> _Exercise task_: Quote verbatim every line from the line containing "Write part 2" to the line containing "bpy.data.objects.remove(cutter)", inclusive of both, and no other line.

(Scripts that build objects)

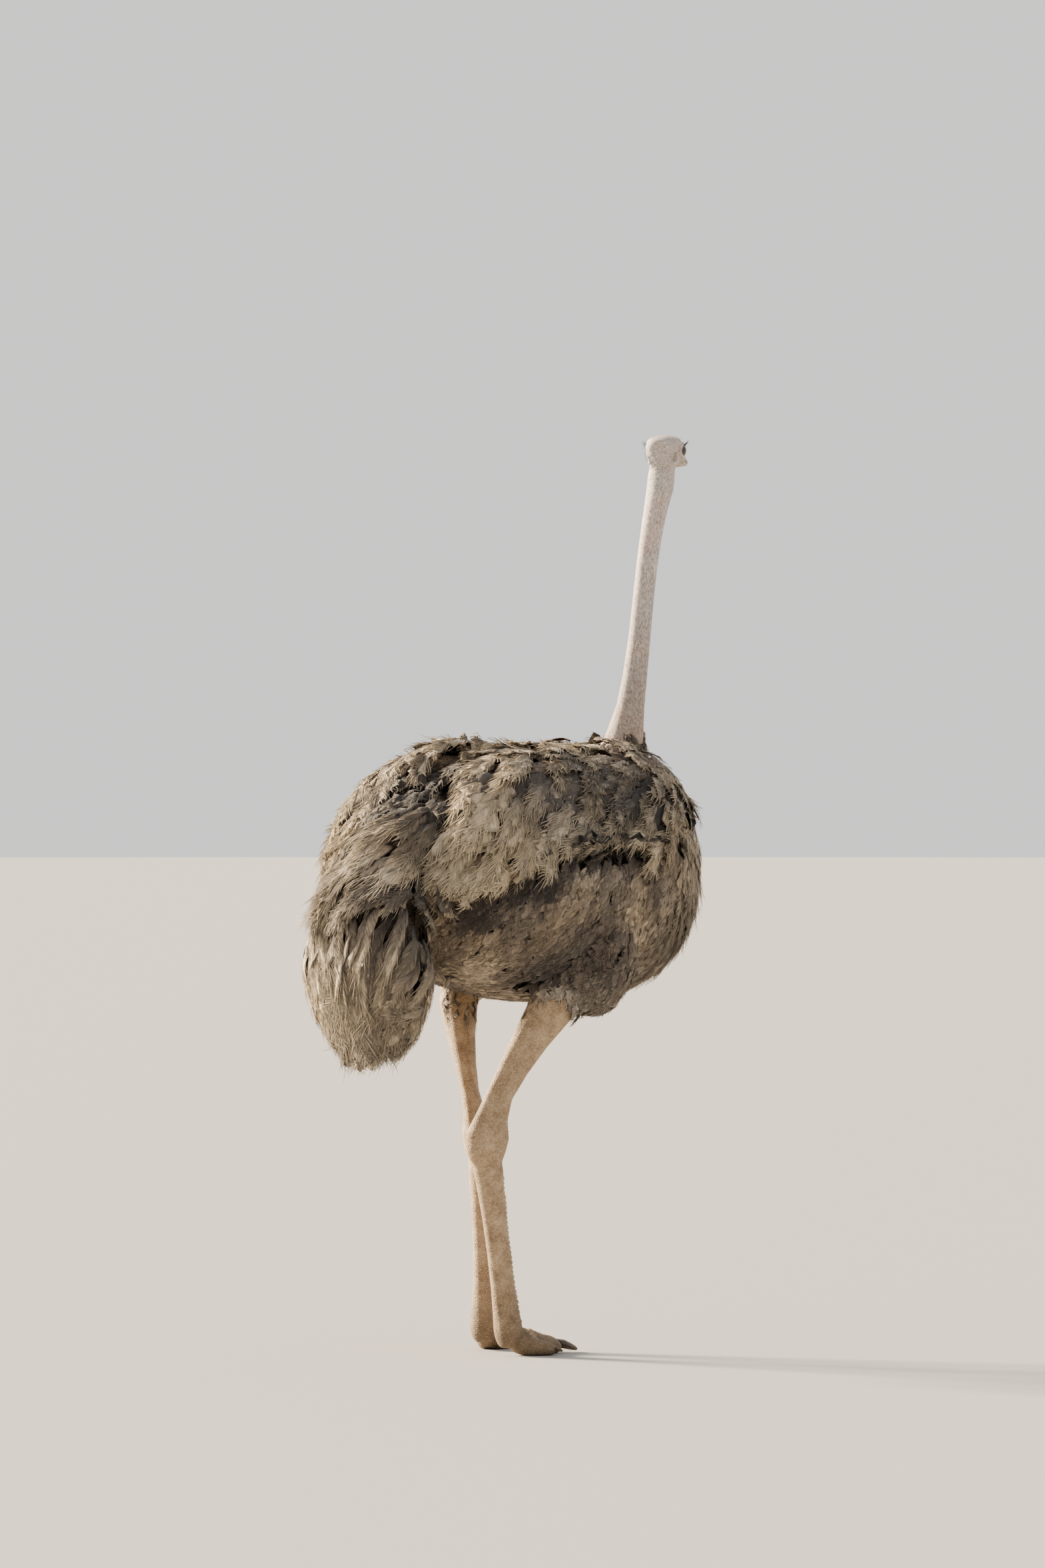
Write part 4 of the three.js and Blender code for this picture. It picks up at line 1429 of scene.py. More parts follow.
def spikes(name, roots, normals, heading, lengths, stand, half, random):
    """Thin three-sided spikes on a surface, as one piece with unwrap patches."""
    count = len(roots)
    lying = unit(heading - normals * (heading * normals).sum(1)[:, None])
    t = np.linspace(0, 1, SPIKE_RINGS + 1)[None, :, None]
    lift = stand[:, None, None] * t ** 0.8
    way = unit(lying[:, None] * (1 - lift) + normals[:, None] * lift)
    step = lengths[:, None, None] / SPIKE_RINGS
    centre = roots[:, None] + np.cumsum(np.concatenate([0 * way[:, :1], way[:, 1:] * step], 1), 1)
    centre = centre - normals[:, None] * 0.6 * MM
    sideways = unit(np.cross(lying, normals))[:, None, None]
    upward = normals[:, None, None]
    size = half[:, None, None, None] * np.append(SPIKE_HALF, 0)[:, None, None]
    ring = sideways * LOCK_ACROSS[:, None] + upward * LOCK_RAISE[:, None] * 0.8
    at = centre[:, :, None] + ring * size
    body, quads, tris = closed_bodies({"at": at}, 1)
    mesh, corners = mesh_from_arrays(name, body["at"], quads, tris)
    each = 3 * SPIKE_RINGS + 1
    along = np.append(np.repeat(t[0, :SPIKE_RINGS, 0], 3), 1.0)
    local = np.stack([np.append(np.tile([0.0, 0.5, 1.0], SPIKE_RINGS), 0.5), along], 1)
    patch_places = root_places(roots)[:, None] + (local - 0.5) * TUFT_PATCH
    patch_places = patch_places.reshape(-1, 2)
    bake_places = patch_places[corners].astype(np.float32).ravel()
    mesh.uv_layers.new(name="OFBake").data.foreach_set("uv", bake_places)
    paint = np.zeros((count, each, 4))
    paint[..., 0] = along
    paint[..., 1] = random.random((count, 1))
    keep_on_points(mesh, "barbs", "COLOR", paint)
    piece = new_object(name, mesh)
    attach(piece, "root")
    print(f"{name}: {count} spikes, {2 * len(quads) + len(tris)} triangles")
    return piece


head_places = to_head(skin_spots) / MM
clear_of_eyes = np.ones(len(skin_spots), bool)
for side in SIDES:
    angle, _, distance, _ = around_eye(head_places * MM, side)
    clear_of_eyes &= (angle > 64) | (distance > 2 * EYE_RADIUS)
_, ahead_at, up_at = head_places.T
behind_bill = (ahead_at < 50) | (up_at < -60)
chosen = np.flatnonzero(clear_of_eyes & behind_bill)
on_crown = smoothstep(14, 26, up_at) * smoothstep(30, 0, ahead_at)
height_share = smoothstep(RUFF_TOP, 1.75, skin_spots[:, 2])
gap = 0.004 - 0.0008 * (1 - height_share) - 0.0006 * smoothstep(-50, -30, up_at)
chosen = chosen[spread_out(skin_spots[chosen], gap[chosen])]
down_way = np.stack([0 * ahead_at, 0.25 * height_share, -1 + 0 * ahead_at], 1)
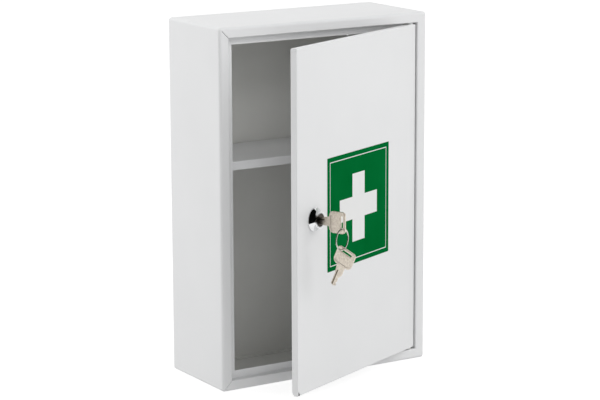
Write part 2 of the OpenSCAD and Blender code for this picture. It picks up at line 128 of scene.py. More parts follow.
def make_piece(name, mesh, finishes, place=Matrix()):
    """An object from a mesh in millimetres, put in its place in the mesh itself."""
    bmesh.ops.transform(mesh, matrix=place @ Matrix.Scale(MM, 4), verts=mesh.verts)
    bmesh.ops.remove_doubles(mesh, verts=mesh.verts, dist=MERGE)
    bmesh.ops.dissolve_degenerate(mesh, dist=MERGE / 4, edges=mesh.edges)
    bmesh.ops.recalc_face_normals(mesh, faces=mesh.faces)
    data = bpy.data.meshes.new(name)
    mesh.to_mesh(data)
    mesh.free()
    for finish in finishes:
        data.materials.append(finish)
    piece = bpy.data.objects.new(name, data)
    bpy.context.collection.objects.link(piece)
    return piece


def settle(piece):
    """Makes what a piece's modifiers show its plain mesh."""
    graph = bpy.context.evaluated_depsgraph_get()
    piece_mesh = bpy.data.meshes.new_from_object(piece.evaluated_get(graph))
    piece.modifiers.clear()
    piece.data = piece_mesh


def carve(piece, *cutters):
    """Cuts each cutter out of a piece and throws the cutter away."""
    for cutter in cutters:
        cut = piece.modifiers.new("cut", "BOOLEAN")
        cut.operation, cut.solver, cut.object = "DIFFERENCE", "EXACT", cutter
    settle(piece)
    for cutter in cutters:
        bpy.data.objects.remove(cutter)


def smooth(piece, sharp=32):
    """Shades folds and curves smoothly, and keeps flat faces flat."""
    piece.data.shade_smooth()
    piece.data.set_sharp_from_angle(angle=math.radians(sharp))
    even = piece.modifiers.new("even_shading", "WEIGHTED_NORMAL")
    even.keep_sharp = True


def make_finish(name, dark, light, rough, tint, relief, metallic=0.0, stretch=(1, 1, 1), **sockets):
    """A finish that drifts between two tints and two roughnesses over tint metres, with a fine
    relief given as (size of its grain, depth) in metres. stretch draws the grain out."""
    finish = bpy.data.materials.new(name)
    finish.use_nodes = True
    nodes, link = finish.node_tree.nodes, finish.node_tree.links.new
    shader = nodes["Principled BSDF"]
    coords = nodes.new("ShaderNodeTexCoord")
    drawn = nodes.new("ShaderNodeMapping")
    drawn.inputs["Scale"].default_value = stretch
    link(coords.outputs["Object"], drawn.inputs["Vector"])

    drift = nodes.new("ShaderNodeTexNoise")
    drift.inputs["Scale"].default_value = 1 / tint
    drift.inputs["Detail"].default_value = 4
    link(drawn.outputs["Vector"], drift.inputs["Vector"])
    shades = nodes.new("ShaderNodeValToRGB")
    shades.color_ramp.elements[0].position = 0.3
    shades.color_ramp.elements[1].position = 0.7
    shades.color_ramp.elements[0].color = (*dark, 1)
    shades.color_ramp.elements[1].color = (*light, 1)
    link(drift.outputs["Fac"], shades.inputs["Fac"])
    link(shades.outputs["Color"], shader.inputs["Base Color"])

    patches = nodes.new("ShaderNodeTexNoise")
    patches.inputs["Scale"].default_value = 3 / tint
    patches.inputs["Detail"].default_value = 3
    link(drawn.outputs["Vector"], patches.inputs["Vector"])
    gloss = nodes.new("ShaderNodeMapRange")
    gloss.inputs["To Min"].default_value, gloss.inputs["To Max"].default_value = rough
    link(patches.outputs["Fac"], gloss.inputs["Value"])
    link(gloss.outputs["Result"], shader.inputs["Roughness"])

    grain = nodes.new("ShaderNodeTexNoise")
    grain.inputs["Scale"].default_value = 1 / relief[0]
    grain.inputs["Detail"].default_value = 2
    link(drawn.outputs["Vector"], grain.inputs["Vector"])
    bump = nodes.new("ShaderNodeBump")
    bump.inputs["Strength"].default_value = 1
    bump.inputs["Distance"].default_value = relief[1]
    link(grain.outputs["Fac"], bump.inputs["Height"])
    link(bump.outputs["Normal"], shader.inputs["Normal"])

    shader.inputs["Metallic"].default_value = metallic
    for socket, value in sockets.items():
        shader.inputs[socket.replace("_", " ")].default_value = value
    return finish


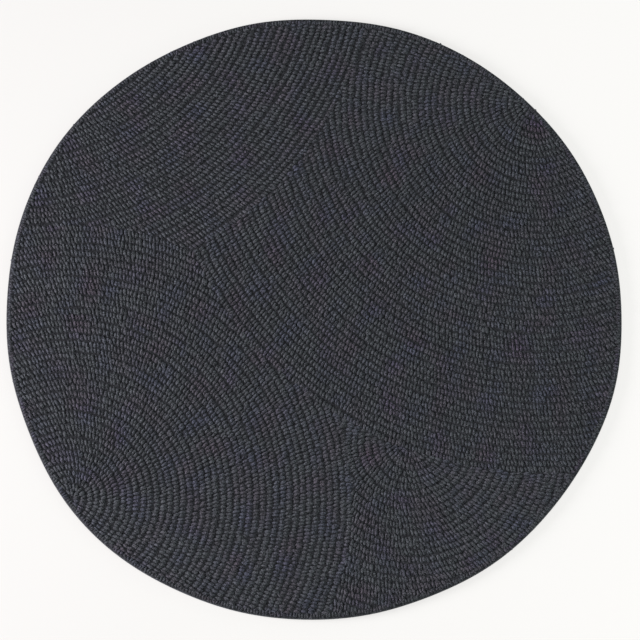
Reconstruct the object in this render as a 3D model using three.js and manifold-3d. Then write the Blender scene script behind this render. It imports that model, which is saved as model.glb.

> _Worked solution_:
Write part 2 of the OpenSCAD and Blender code for this picture. It picks up at line 128 of scene.py. More parts follow.
def make_piece(name, mesh, finishes, place=Matrix()):
    """An object from a mesh in millimetres, put in its place in the mesh itself."""
    bmesh.ops.transform(mesh, matrix=place @ Matrix.Scale(MM, 4), verts=mesh.verts)
    bmesh.ops.remove_doubles(mesh, verts=mesh.verts, dist=MERGE)
    bmesh.ops.dissolve_degenerate(mesh, dist=MERGE / 4, edges=mesh.edges)
    bmesh.ops.recalc_face_normals(mesh, faces=mesh.faces)
    data = bpy.data.meshes.new(name)
    mesh.to_mesh(data)
    mesh.free()
    for finish in finishes:
        data.materials.append(finish)
    piece = bpy.data.objects.new(name, data)
    bpy.context.collection.objects.link(piece)
    return piece


def settle(piece):
    """Makes what a piece's modifiers show its plain mesh."""
    graph = bpy.context.evaluated_depsgraph_get()
    piece_mesh = bpy.data.meshes.new_from_object(piece.evaluated_get(graph))
    piece.modifiers.clear()
    piece.data = piece_mesh


def carve(piece, *cutters):
    """Cuts each cutter out of a piece and throws the cutter away."""
    for cutter in cutters:
        cut = piece.modifiers.new("cut", "BOOLEAN")
        cut.operation, cut.solver, cut.object = "DIFFERENCE", "EXACT", cutter
    settle(piece)
    for cutter in cutters:
        bpy.data.objects.remove(cutter)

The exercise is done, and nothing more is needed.